### Exercise instructions
Up to and including the line containing "return piece", please reproduce the lines of the listing below, starting from the top.

### Data
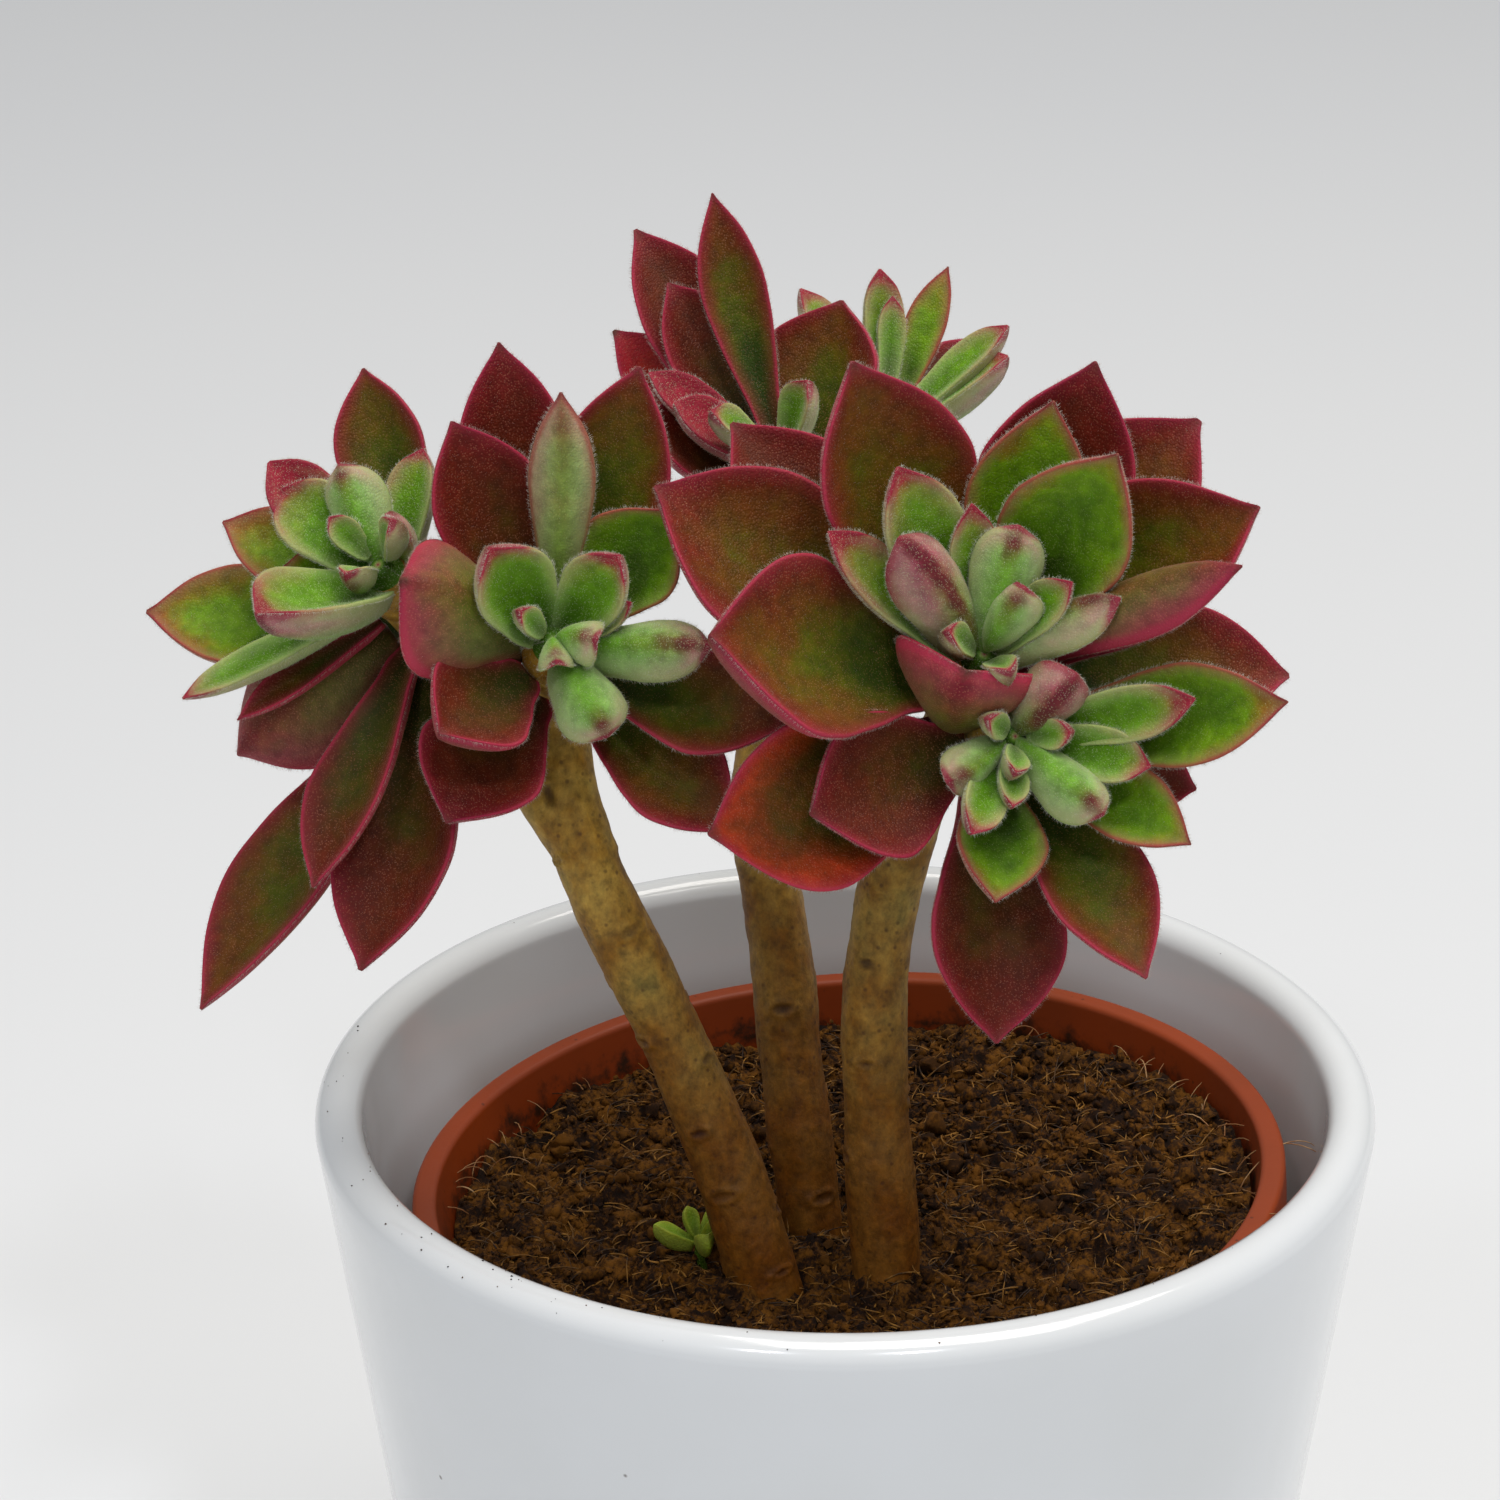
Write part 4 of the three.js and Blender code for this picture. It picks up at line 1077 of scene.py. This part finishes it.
def scatterCrumbs(name, count, sizes, detail, skin, radius, level):
    # angular lumps, more small ones than big ones
    low, high = sizes
    shape = bmesh.new()
    bmesh.ops.create_icosphere(shape, subdivisions=detail, radius=1)
    ball = np.array([v.co for v in shape.verts])
    shape.verts.index_update()
    sides = np.array([[v.index for v in face.verts] for face in shape.faces])
    shape.free()
    reach = (radius - 1.0) * np.sqrt(dice.random(count))
    angle = dice.uniform(0, 2 * math.pi, count)
    x, y = reach * np.cos(angle), reach * np.sin(angle)
    size = low * (high / low) ** (dice.random(count) ** 2)
    spots = np.stack([x, y, soilHeight(x, y, level) + size * 0.25], -1)
    keep = keepOff(spots, soil["offStem"])
    spots, size = spots[keep], size[keep]
    count = len(spots)
    squash = dice.uniform(0.55, 1.25, (count, 1, 3))
    lumps = dice.uniform(0.5, 1.35, (count, len(ball), 1))
    tumble = [Matrix.Rotation(a, 3, Vector(w)) for a, w in zip(
        dice.uniform(0, 6.28, count), unit(dice.normal(0, 1, (count, 3))))]
    body = ball[None] * squash * lumps * size[:, None, None]
    body = np.einsum("nij,nkj->nki", np.array(tumble), body) + spots[:, None]
    faces = (np.arange(count)[:, None, None] * len(ball) + sides).reshape(-1, 3)
    tone = np.clip(dice.exponential(0.16, count), 0, 1)
    piece = makePiece(
        name, toWorld(body.reshape(-1, 3)), faces.tolist(), skin,
        data={"crumbTone": np.repeat(tone, len(ball))},
    )
    if detail < 2:
        piece.data.shade_flat()
    return piece


def layThreads(name, lengths, radii, skin, starts, headings, steps, rise, spread):
    # bent threads of five sides; rise is the pitch they set out at, low and high
    points, faces, first, sides = [], [], 0, 5
    angle = np.linspace(0, 2 * math.pi, sides, endpoint=False)
    for spot, heading in zip(starts, headings):
        length = dice.uniform(*lengths)
        thick = dice.uniform(*radii)
        pitch = dice.uniform(*rise)
        bend, dip = dice.normal(0, spread), dice.normal(-0.3, 0.1) * rise[1]
        line = [spot]
        for _ in range(steps - 1):
            flat = math.cos(pitch)
            way = np.array([math.cos(heading) * flat, math.sin(heading) * flat, math.sin(pitch)])
            spot = spot + way * length / (steps - 1)
            heading += bend + dice.normal(0, 0.12)
            pitch += dip
            line.append(spot)
        line = np.array(line)
        way = unit(np.gradient(line, axis=0))
        side = unit(np.cross(way, [0.1, 0.2, 1]))
        other = np.cross(way, side)
        taper = np.linspace(1, 0.55, steps)[:, None, None] * thick
        hoop = np.cos(angle)[:, None] * side[:, None] + np.sin(angle)[:, None] * other[:, None]
        rings = line[:, None] + taper * hoop
        points += [rings.reshape(-1, 3), line[[0, -1]]]
        faces += tubeFaces(steps, sides, first)
        first += steps * sides + 2
    return makePiece(name, toWorld(np.concatenate(points)), faces, skin)


def layCoir(radius, level):
    count = soil["fibres"]
    reach = (radius - 3) * np.sqrt(dice.random(count))
    angle = dice.uniform(0, 2 * math.pi, count)
    x, y = reach * np.cos(angle), reach * np.sin(angle)
    starts = np.stack([x, y, soilHeight(x, y, level) + 0.3], -1)
    layThreads(
        "coir_fibres", soil["fibreLength"], soil["fibreRadius"],
        fibreSkin("coirFibre", soil["fibre"], soil["fibreShade"]), starts,
        dice.uniform(0, 6.28, count), 6, (-0.1, 0.5), 0.16,
    )


def spillGrains(skin):
    # a few grains lie on the cover pot's rim, most at the front left
    count, lip = soil["spilt"], coverPot["wall"] / 2
    angle = np.where(
        dice.random(count) < 0.7, dice.normal(3.8, 0.4, count), dice.uniform(0, 6.28, count)
    )
    low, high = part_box("outer_pot")
    reach = dice.uniform(-0.95, 0.8, count) * lip
    size = dice.uniform(*soil["spiltSize"], count)
    top = high.z / mm - lip + np.sqrt(lip**2 - reach**2) + size * 0.3
    spots = circle((high.x - low.x) / 2 / mm - lip + reach, angle, top)
    grain = np.array([(1, 0, 0), (-1, 0, 0), (0, 1, 0), (0, -1, 0), (0, 0, 1), (0, 0, -1)])
    body = grain * dice.uniform(0.5, 1.4, (count, 6, 1)) * size[:, None, None] + spots[:, None]
    sides = [(0, 2, 4), (2, 1, 4), (1, 3, 4), (3, 0, 4), (2, 0, 5), (1, 2, 5), (3, 1, 5), (0, 3, 5)]
    faces = (np.arange(count)[:, None, None] * 6 + np.array(sides)).reshape(-1, 3)
    makePiece(
        "spilt_compost", body.reshape(-1, 3) * mm, faces.tolist(), skin,
        data={"crumbTone": np.zeros(count * 6)},
    )


def layRoots(radius, level):
    # fine pale roots that have grown up over the nursery pot's edge, most on the right
    count = soil["rootlets"]
    angle = np.where(
        dice.random(count) < 0.75, dice.normal(0.35, 0.4, count), dice.normal(2.7, 0.3, count)
    )
    layThreads(
        "fine_roots", soil["rootletLength"], soil["rootletRadius"],
        fibreSkin("fineRoot", soil["rootlet"], soil["rootletShade"]),
        circle(radius - 2, angle, level + 0.5), angle + dice.normal(0, 1.2, count), 14, (0.6, 1.2), 0.1,
    )


soilRadius, soilLevel = makeSoil()
crumbSkin = soilSkin("compostCrumb", 0.5)
scatterCrumbs("compost_crumbs", soil["crumbs"], soil["crumbSize"], 2, crumbSkin, soilRadius, soilLevel)
scatterCrumbs("compost_grit", soil["grit"], soil["gritSize"], 1, crumbSkin, soilRadius, soilLevel)
layCoir(soilRadius, soilLevel)
spillGrains(crumbSkin)
layRoots(soilRadius, soilLevel)
print("compost laid")

# Studio: pale seamless floor, an even pale sky, a big soft light above and two weak ones in front.
studio = {
    "floor": "#e6e7e8", "floorHaze": "#e2e4e7", "floorHalf": 4,  # metres
    "sky": "#f0f2f5", "skyStrength": 0.46,
    "top": {"at": (0.25, 0.0, 1.5), "size": 1.0, "power": 15.5, "colour": "#fffaf2"},
    "left": {"at": (-0.35, -0.9, 1.2), "size": 0.12, "power": 2.0, "colour": "#f6f9ff"},
    "right": {"at": (0.25, -0.9, 1.2), "size": 0.12, "power": 2.6, "colour": "#f6f9ff"},
}


def makeStudio():
    skin, add = newMaterial("paleFloor")
    where = add("TexCoord").outputs["Object"]
    haze = add("TexNoise", {"Vector": where, "Scale": 3.0, "Detail": 2})
    colour = add("Mix", {0: haze, 6: studio["floor"], 7: studio["floorHaze"]}, data_type="RGBA")
    shader = add("BsdfPrincipled", {"Base Color": colour, "Roughness": 0.85, "Specular IOR Level": 0.2})
    add("OutputMaterial", {"Surface": shader})
    mesh = bpy.data.meshes.new("studio_floor")
    half = studio["floorHalf"]
    corners = [(-half, -half, 0), (half, -half, 0), (half, half, 0), (-half, half, 0)]
    mesh.from_pydata(corners, [], [(0, 1, 2, 3)])
    mesh.materials.append(skin)
    floor = bpy.data.objects.new("studio_floor", mesh)
    bpy.context.scene.collection.objects.link(floor)
    middle = (Vector(cadLow) + Vector(cadHigh)) / 2
    for name in ("top", "left", "right"):
        look = studio[name]
        lamp = bpy.data.lights.new(f"{name}Light", "AREA")
        lamp.size, lamp.energy, lamp.color = look["size"], look["power"], linear(look["colour"])[:3]
        light = bpy.data.objects.new(f"{name}Light", lamp)
        light.location = look["at"]
        light.rotation_euler = (middle - Vector(look["at"])).to_track_quat("-Z", "Y").to_euler()
        bpy.context.scene.collection.objects.link(light)
    world = bpy.data.worlds.new("studioSky")
    world.use_nodes = True
    sky = world.node_tree.nodes["Background"]
    sky.inputs["Color"].default_value = linear(studio["sky"])
    sky.inputs["Strength"].default_value = studio["skyStrength"]
    bpy.context.scene.world = world
    bpy.context.scene.view_settings.view_transform = "Standard"


camera = {
    "at": (-0.0124, -0.58025, 0.4318), "down": 23.54, "roll": -0.62,  # metres, degrees
    "lens": 114.2,  # mm on a 36 mm sensor
}


def makeCamera():
    lens = bpy.data.cameras.new("viewCamera")
    lens.lens, lens.sensor_width = camera["lens"], 36
    lens.clip_start, lens.clip_end = 0.05, 20
    view = bpy.data.objects.new("viewCamera", lens)
    view.matrix_world = (
        Matrix.Translation(camera["at"])
        @ Matrix.Rotation(math.radians(90 - camera["down"]), 4, "X")
        @ Matrix.Rotation(math.radians(camera["roll"]), 4, "Z")
    )
    bpy.context.scene.collection.objects.link(view)
    bpy.context.scene.camera = view


makeStudio()
makeCamera()
print("scene ready")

### Full solution
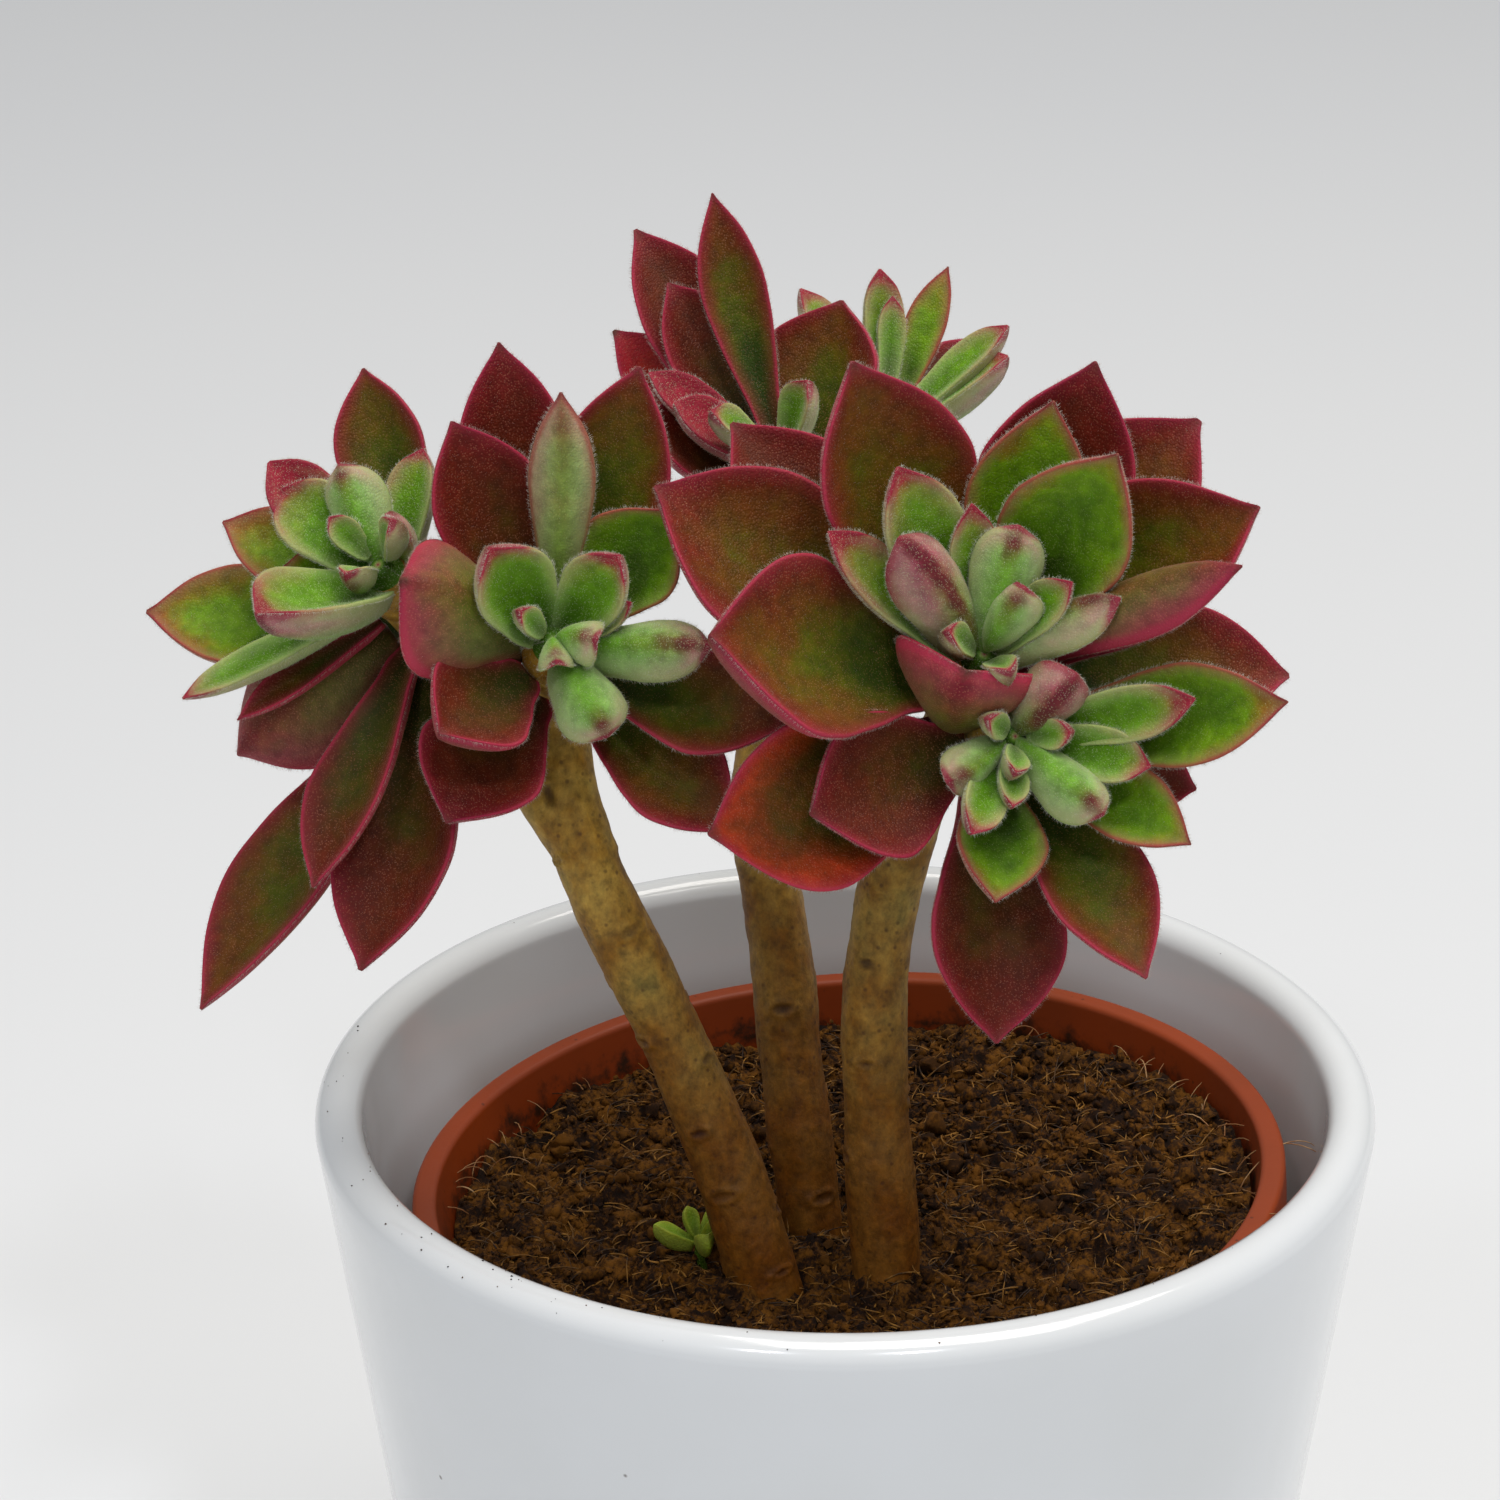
Write part 4 of the three.js and Blender code for this picture. It picks up at line 1077 of scene.py. This part finishes it.
def scatterCrumbs(name, count, sizes, detail, skin, radius, level):
    # angular lumps, more small ones than big ones
    low, high = sizes
    shape = bmesh.new()
    bmesh.ops.create_icosphere(shape, subdivisions=detail, radius=1)
    ball = np.array([v.co for v in shape.verts])
    shape.verts.index_update()
    sides = np.array([[v.index for v in face.verts] for face in shape.faces])
    shape.free()
    reach = (radius - 1.0) * np.sqrt(dice.random(count))
    angle = dice.uniform(0, 2 * math.pi, count)
    x, y = reach * np.cos(angle), reach * np.sin(angle)
    size = low * (high / low) ** (dice.random(count) ** 2)
    spots = np.stack([x, y, soilHeight(x, y, level) + size * 0.25], -1)
    keep = keepOff(spots, soil["offStem"])
    spots, size = spots[keep], size[keep]
    count = len(spots)
    squash = dice.uniform(0.55, 1.25, (count, 1, 3))
    lumps = dice.uniform(0.5, 1.35, (count, len(ball), 1))
    tumble = [Matrix.Rotation(a, 3, Vector(w)) for a, w in zip(
        dice.uniform(0, 6.28, count), unit(dice.normal(0, 1, (count, 3))))]
    body = ball[None] * squash * lumps * size[:, None, None]
    body = np.einsum("nij,nkj->nki", np.array(tumble), body) + spots[:, None]
    faces = (np.arange(count)[:, None, None] * len(ball) + sides).reshape(-1, 3)
    tone = np.clip(dice.exponential(0.16, count), 0, 1)
    piece = makePiece(
        name, toWorld(body.reshape(-1, 3)), faces.tolist(), skin,
        data={"crumbTone": np.repeat(tone, len(ball))},
    )
    if detail < 2:
        piece.data.shade_flat()
    return piece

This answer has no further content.